### What is needed
Tally the lines containing "with" and report the number alone.

### Dataset content
====
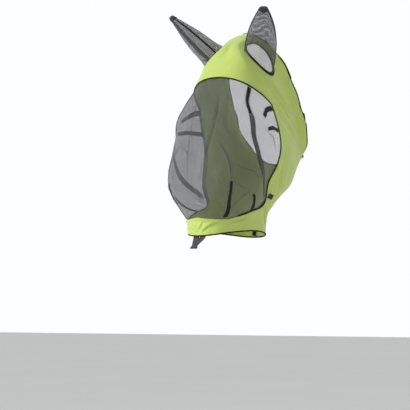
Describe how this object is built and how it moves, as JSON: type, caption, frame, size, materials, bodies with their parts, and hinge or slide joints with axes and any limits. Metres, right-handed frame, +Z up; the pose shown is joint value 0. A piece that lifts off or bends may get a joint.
====
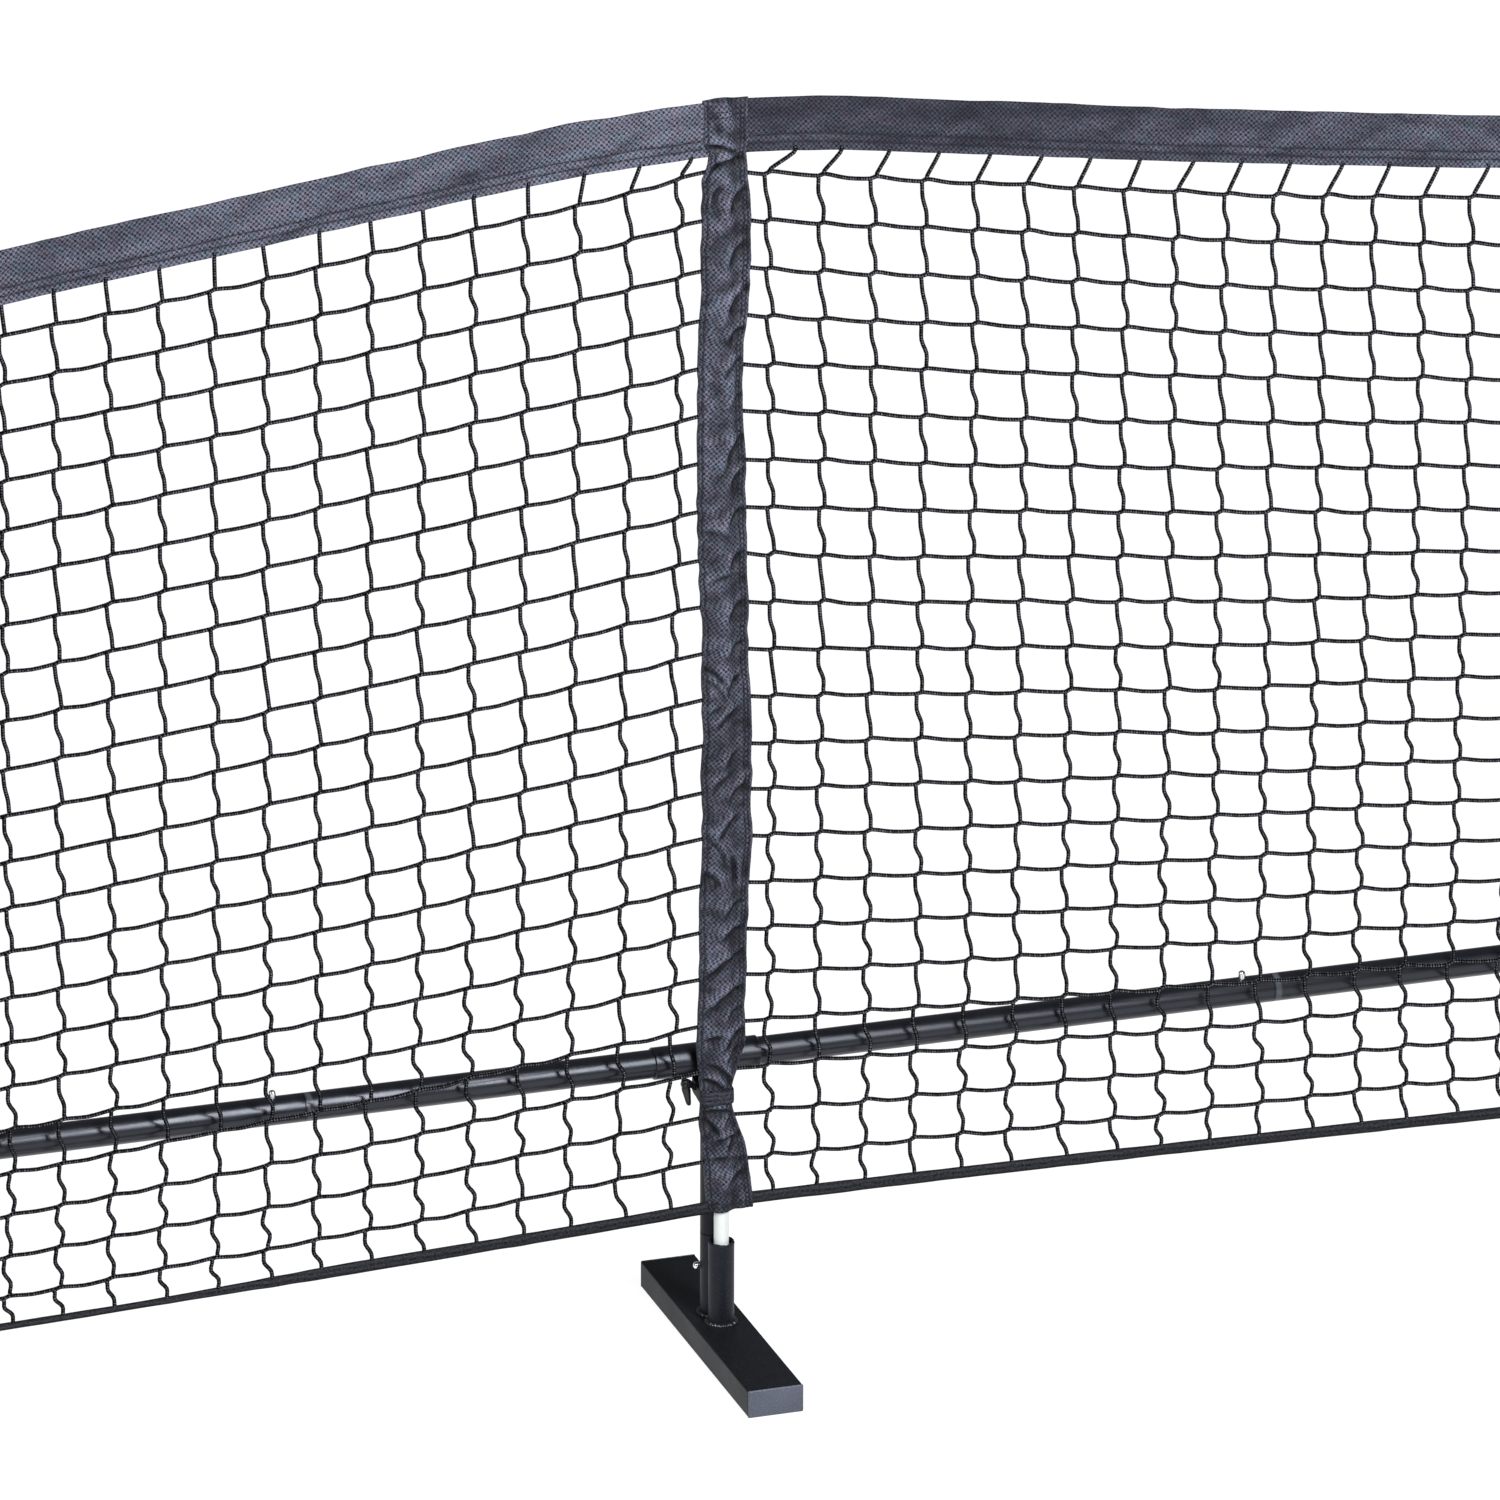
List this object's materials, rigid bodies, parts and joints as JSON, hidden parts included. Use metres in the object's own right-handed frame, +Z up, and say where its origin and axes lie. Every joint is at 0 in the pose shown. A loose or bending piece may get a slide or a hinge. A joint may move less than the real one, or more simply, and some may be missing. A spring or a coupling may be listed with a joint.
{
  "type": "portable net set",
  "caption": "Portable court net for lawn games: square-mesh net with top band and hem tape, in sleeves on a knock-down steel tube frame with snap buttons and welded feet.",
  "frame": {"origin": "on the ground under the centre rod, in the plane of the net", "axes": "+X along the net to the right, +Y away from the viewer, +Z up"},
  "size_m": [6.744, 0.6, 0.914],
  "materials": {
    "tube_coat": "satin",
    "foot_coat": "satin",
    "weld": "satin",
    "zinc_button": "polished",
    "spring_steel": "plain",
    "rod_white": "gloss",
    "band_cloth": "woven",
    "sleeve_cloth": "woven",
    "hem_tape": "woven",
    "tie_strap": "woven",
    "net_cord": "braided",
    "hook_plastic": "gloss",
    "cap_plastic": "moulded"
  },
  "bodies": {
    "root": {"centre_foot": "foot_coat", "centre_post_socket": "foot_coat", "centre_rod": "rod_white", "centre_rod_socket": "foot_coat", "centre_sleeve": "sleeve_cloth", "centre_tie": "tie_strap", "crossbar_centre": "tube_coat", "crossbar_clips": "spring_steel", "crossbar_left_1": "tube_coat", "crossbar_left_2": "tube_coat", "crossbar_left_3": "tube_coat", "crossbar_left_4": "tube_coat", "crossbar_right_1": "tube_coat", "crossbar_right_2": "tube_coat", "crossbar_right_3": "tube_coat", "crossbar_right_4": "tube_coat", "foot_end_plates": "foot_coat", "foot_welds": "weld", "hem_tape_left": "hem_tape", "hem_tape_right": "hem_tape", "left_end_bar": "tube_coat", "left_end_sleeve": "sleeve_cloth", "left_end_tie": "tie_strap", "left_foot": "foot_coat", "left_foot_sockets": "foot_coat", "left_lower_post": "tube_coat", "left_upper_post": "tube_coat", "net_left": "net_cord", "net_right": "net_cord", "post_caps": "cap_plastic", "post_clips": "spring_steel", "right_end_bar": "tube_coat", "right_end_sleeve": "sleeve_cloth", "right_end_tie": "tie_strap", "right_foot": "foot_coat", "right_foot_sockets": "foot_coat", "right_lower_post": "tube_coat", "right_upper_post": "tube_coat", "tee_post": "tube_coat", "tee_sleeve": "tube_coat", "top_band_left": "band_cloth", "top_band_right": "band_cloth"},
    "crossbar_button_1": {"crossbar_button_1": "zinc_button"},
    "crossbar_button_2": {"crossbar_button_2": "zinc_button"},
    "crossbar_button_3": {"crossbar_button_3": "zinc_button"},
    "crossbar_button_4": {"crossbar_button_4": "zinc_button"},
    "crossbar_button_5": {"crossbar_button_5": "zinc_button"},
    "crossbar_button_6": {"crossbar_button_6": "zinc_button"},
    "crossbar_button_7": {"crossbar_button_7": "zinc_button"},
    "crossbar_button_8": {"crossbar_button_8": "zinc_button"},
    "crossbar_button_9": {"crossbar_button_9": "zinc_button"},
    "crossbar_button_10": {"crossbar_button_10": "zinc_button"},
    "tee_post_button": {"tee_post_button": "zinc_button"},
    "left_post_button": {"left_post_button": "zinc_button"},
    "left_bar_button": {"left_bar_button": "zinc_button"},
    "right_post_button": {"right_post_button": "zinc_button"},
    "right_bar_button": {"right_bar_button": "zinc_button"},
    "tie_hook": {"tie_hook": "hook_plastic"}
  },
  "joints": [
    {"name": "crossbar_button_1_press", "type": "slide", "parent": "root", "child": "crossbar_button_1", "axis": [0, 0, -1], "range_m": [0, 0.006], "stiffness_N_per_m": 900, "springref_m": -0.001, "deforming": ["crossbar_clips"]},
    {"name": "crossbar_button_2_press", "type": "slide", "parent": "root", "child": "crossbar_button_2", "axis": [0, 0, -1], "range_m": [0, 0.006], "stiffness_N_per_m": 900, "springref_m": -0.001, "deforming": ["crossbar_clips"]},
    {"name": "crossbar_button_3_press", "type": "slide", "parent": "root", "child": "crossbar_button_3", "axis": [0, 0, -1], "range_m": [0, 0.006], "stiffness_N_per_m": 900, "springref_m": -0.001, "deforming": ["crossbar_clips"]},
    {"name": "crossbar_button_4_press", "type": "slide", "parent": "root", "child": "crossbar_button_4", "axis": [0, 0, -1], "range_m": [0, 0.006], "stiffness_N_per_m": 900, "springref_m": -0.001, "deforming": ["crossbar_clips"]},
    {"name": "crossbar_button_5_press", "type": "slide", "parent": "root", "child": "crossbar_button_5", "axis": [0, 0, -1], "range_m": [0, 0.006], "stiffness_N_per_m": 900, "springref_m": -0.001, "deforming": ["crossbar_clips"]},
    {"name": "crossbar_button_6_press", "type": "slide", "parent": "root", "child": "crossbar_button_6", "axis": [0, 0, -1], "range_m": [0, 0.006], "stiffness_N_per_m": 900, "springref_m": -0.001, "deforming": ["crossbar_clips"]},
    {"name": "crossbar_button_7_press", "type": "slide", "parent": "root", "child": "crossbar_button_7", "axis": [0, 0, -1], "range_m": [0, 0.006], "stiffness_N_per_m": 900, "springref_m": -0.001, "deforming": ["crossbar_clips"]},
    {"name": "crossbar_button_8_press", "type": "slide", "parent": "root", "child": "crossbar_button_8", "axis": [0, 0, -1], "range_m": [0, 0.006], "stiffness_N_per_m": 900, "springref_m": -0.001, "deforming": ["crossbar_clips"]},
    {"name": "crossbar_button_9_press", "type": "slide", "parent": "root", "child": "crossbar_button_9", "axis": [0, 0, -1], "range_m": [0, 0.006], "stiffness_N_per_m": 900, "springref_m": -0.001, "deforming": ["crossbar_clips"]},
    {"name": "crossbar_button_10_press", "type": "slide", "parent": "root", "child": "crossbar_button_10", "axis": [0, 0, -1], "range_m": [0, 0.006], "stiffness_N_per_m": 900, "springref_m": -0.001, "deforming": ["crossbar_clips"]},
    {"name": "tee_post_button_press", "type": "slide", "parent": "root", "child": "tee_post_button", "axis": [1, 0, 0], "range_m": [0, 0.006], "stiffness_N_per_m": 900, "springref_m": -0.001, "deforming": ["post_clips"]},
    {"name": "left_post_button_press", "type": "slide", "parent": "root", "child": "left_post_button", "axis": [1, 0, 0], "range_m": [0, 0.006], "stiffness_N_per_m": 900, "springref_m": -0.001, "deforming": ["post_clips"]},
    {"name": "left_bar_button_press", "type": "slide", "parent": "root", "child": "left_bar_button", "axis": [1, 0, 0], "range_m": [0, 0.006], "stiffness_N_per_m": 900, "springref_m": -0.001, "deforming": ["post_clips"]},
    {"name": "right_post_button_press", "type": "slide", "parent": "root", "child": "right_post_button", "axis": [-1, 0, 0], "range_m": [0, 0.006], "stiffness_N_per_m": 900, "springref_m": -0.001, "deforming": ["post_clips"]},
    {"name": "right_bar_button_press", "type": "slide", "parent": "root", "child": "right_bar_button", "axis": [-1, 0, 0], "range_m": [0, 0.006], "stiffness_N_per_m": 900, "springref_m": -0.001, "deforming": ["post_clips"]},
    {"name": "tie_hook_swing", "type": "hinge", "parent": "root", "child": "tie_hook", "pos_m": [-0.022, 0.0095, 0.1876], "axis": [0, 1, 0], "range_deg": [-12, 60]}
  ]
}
====
### Finished task
3